Dave “Snaker” Ray (August 17, 1943 – November 28, 2002) was an American blues singer and guitarist from St. Paul, Minnesota, United States, who was most notably associated with Spider John Koerner and Tony “Little Sun” Glover in the early Sixties folk revival. Together, the three released albums under the name Koerner, Ray & Glover. They gained notice with their album Blues, Rags and Hollers, originally released by Audiophile in 1963 and re-released by Elektra Records later that year.

Born James David Ray, he was the eldest child of James and Nellie Ray. In this teens, he was inspired by a Segovia concert, and his parents gave him a gut-string guitar. He and his brother Tom took classical guitar lessons for about a year. Ray’s youngest brother, Max, started on the clarinet and then moved on to the saxophone; his mother, Nellie, played the organ well into her eighties. On occasion Tom would play piano and Max saxophone in various iterations of Ray’s local bands. Max Ray went on to have a successful musical career with the Wallets and Gondwana.
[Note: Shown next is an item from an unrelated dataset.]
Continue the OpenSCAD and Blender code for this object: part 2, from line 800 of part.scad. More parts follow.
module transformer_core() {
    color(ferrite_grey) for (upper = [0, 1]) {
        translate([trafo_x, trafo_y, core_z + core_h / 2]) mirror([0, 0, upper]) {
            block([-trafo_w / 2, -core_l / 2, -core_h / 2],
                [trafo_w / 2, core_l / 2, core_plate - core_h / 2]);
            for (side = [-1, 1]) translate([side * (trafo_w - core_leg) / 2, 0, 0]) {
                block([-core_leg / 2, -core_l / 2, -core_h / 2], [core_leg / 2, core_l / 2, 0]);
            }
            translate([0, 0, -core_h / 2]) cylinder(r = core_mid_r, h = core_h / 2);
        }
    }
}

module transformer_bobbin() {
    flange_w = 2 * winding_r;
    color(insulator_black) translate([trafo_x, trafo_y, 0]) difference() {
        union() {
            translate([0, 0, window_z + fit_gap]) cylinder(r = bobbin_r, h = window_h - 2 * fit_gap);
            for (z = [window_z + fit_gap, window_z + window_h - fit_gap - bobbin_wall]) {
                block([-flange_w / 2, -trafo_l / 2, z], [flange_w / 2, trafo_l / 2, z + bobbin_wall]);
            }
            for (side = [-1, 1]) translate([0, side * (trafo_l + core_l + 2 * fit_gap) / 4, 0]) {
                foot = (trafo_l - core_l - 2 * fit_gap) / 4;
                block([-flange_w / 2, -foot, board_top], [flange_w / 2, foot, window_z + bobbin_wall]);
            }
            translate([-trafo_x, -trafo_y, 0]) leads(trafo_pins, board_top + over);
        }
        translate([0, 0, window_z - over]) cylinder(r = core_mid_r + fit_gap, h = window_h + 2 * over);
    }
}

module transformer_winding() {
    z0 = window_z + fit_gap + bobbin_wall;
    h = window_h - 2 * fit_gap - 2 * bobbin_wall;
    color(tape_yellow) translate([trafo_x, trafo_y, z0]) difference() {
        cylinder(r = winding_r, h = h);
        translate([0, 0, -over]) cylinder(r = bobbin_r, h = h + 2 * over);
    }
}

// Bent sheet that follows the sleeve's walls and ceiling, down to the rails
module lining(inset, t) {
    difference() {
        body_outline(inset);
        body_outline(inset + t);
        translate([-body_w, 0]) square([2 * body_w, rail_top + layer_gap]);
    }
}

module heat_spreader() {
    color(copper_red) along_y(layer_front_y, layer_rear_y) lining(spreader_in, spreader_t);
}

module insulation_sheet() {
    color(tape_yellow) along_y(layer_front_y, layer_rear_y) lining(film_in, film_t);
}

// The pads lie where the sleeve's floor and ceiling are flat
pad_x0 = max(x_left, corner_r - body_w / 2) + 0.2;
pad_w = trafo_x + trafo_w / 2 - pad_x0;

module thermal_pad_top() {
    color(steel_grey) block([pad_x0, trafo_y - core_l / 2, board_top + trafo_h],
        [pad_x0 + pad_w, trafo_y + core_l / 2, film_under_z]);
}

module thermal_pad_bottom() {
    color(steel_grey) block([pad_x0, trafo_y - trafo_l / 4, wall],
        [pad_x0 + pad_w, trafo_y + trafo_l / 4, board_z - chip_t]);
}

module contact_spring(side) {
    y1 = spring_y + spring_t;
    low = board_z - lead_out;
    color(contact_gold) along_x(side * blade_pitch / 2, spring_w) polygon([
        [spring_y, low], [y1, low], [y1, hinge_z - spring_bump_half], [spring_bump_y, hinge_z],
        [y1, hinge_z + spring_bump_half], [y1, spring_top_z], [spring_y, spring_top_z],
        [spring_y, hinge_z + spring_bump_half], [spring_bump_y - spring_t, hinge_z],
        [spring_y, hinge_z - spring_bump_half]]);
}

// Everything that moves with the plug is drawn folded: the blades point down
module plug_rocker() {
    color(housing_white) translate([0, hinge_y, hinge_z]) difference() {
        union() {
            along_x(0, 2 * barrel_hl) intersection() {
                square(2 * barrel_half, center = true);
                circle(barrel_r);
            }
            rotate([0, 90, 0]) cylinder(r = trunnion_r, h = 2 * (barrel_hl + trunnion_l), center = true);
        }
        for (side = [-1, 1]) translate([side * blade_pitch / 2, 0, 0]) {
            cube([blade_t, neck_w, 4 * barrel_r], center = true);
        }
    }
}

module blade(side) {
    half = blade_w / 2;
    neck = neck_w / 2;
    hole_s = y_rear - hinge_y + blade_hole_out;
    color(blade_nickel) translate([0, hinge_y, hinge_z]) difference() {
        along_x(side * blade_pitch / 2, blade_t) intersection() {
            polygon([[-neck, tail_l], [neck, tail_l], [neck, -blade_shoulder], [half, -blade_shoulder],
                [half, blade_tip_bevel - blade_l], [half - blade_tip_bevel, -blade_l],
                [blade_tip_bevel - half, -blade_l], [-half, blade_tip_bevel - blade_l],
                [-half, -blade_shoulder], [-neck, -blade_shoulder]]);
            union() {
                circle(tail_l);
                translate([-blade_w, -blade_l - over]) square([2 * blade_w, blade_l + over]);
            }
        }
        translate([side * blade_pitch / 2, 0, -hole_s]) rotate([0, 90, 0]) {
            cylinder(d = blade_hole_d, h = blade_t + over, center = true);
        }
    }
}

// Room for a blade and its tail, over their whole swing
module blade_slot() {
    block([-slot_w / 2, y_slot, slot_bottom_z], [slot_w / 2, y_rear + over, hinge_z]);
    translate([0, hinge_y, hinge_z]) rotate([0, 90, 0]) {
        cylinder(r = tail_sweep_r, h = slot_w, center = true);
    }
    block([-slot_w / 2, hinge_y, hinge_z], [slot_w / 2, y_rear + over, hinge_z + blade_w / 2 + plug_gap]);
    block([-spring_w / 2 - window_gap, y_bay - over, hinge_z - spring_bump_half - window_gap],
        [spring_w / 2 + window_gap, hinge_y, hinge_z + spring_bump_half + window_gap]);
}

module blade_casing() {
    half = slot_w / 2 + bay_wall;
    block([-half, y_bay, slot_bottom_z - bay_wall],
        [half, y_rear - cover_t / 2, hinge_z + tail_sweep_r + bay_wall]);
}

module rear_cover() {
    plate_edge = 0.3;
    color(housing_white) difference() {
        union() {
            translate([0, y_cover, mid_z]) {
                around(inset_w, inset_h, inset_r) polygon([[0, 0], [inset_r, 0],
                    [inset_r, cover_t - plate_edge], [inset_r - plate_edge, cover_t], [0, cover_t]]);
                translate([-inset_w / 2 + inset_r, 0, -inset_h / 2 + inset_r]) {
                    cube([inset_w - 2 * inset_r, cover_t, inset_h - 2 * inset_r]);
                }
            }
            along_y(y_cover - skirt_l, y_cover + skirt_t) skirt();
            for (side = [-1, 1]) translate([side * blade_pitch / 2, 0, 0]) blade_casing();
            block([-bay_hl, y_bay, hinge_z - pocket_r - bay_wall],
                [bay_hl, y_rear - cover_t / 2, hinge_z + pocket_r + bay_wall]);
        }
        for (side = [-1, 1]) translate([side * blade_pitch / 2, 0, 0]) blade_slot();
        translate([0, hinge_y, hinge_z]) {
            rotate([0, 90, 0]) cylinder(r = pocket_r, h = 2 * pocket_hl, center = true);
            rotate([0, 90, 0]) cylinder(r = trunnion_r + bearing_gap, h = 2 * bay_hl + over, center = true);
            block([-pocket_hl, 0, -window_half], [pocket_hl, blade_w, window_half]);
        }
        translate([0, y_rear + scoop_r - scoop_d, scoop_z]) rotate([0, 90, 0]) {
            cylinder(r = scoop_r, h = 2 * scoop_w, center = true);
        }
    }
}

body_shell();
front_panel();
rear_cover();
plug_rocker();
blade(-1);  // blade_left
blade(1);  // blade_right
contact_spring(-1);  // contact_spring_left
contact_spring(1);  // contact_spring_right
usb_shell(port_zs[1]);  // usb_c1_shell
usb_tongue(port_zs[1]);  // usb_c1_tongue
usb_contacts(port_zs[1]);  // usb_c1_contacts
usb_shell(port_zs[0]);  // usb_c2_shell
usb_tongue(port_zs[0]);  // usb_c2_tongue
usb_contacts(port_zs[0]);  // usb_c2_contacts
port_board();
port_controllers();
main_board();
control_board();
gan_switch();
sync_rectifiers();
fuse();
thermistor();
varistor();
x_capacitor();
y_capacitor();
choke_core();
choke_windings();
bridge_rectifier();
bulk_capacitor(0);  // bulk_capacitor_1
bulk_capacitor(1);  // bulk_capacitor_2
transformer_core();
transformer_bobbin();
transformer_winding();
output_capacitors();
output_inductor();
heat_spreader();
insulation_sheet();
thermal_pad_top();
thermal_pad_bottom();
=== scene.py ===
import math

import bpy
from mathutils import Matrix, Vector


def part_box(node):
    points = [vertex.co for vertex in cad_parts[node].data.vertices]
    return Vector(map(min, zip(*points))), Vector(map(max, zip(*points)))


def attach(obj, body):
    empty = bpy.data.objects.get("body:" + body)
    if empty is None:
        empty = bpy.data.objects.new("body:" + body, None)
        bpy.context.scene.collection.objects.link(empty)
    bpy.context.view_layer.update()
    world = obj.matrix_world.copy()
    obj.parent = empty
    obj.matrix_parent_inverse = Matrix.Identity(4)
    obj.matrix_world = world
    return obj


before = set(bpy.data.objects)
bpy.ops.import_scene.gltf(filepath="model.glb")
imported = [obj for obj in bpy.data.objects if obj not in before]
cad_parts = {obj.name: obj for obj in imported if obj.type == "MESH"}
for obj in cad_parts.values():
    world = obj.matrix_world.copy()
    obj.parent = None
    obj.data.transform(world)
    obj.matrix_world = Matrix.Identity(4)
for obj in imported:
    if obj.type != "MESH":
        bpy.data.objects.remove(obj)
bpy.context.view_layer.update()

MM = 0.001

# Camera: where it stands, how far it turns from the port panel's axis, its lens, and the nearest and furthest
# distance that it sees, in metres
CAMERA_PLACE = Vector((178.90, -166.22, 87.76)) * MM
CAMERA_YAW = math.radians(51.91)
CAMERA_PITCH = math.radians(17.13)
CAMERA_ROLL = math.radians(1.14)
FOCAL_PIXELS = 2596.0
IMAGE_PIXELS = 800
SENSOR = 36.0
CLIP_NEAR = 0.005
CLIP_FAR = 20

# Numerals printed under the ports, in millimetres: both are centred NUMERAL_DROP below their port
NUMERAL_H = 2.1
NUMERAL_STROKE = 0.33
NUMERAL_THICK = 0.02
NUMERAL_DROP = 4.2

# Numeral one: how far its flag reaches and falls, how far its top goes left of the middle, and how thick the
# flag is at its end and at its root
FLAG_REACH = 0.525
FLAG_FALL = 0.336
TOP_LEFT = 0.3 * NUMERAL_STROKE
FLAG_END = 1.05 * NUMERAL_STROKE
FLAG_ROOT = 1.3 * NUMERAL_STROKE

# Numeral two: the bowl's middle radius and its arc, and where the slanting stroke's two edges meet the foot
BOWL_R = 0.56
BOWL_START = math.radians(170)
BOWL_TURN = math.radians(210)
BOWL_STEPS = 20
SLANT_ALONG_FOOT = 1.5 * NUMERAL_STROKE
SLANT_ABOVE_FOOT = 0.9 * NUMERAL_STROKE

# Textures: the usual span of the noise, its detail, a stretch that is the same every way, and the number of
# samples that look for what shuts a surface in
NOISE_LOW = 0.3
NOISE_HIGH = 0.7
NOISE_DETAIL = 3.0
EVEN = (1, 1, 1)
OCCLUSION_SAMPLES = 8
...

In 1967, Ray was in a motorcycle accident and broke his wrist. While in a cast, he relearned to play the guitar with a flat pick. The years from 1963 to 1971 were prolific for Koerner, Ray and Glover. Either solo or in some combination of the trio, they released at least one album a year. The group never rehearsed together or did much at all together. Ray liked to call the group, “Koerner and/or Ray and/or Glover”.